An Empirical Sample of Spectra of M-type Stars with Homogeneous Atmospheric-parameter Labels

Abstract

The discrepancies between theoretical and observed spectra, and the systematic differences between various spectroscopic parameter estimates, complicate the determination of atmospheric parameters of M-type stars. In this work, we present an empirical sample of 5105 M-type star spectra with homogeneous atmospheric parameter labels through stellar-label transfer and sample cleaning. We addressed systematic discrepancies in spectroscopic parameter estimates by adopting recent results for Gaia EDR3 stars as a reference standard. Then, we used a density-based spatial clustering of applications with noise to remove unreliable samples in each subgrid of parameters. To confirm the reliability of the stellar labels, a five-layer neural network was utilized, randomly partitioning the samples into training and testing sets.
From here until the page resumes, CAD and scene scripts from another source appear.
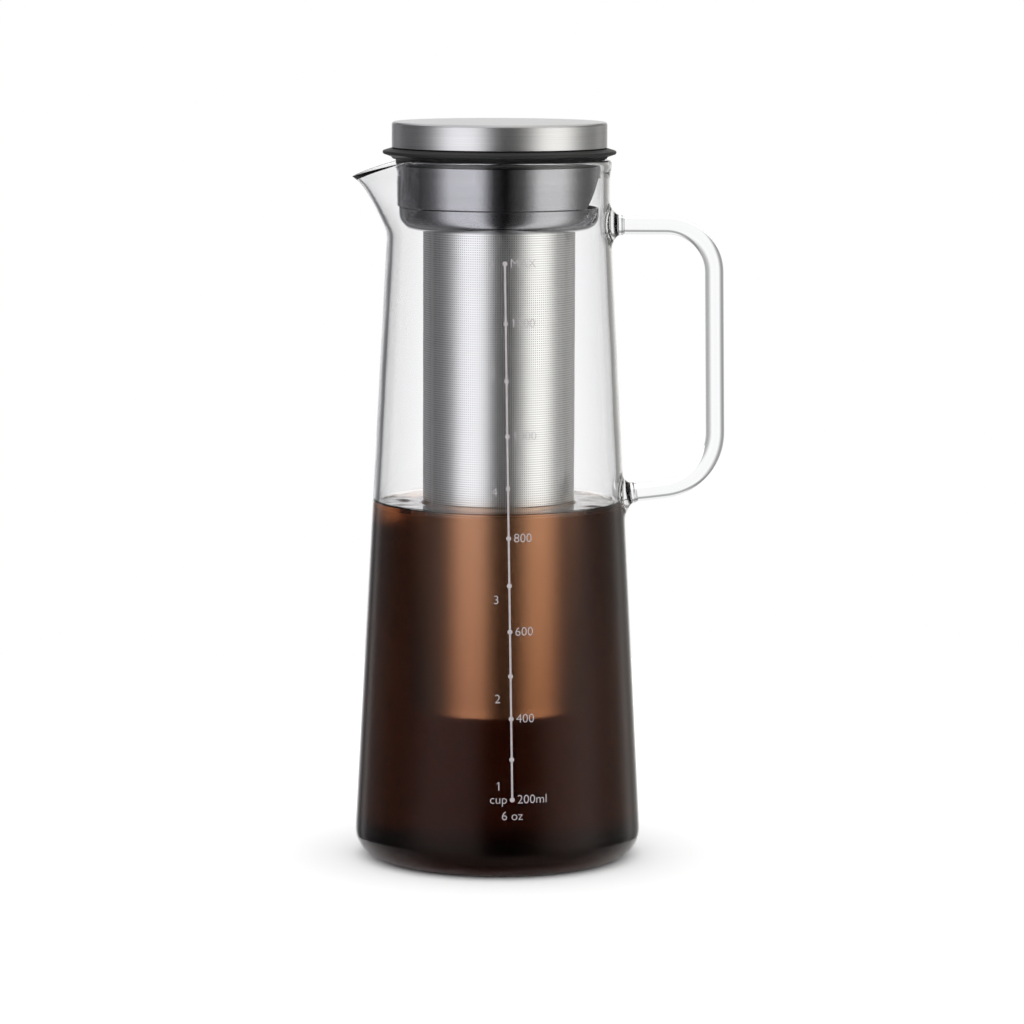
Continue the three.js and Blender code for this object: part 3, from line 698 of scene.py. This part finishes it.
# Filter base
# A pressed disc of the same etched sheet, its skirt turned down and welded inside the sleeve's
# foot.
base_low, base_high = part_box("filter_base")
SHEET = 0.0006
BASE_CROWN = 0.0007
DISC_ROW = 0.004
base_shell = turned(
    [
        (0, base_high.z, 0),
        (base_high.x, base_high.z, BASE_CROWN),
        (base_high.x, base_low.z, SHEET / 3),
        (base_high.x - SHEET, base_low.z, SHEET / 3),
        (base_high.x - SHEET, base_high.z - SHEET, BASE_CROWN / 4),
        (0, base_high.z - SHEET, 0),
    ],
    STEEL_TURNS, DISC_ROW, closed=False)
base = piece("etched_base", base_shell, etched_steel("etched_disc", flat=True))
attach(base, "filter")
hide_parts("filter_base")

# Filter top ring
# A turned steel hoop that stiffens the sleeve's mouth and hides inside the collar when the
# filter hangs from the lid.
ring_low, ring_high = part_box("filter_top_ring")
TOP_RING_WIDTH = 0.0009
TOP_RING_ROUNDING = 0.0003


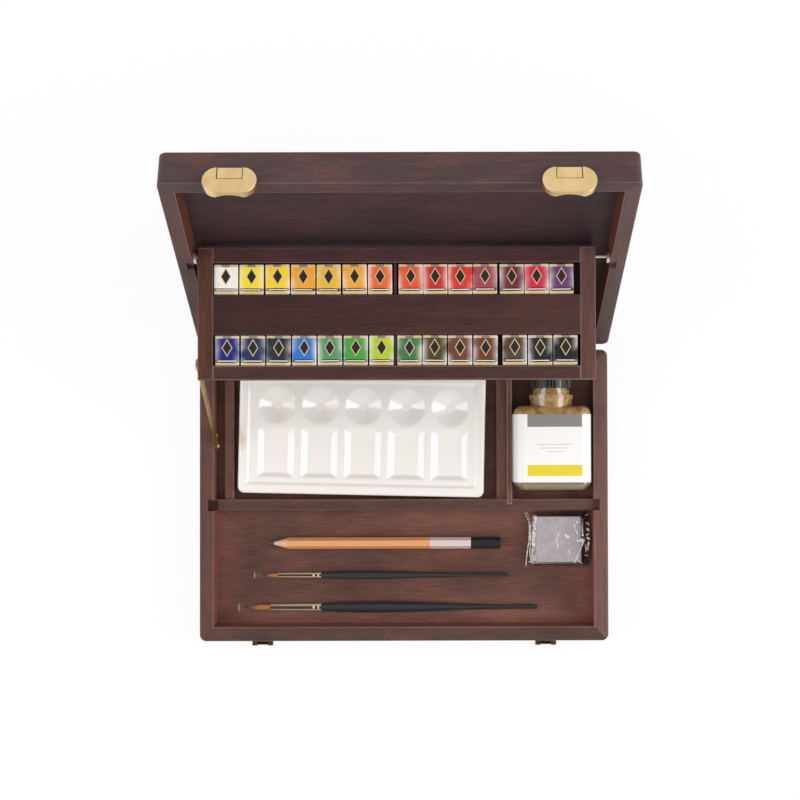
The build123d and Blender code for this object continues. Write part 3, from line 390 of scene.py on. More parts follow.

The standard deviations between the predicted and actual values in the testing set are 14 K for T _eff, 0.06 dex for logg, and 0.05 dex for [M/H], respectively. In addition, we conducted an internal cross validation to enhance validation and obtained precisions of 11 K, 0.05 dex, and 0.05 dex for T _eff, logg, and [M/H], respectively. A grid of 1365 high-signal-to-noise ratio (S/N) spectra and their labels, selected from the empirical sample, was utilized in the stellar parameter pipeline for M-type stars of the Large Sky Area Multi-Object Fiber Spectroscopic Telescope (LAMOST), producing an almost seamless Kiel distribution diagram for LAMOST DR10 and DR11 data. The atmospheric parameters for M-type stars from LAMOST DR11 show improved precision compared to the data from DR9, with improvements (for spectra with S/N higher than 10) from 118 to 67 K in T _eff, 0.2 to 0.07 dex in logg, and 0.29 to 0.14 dex in [M/H].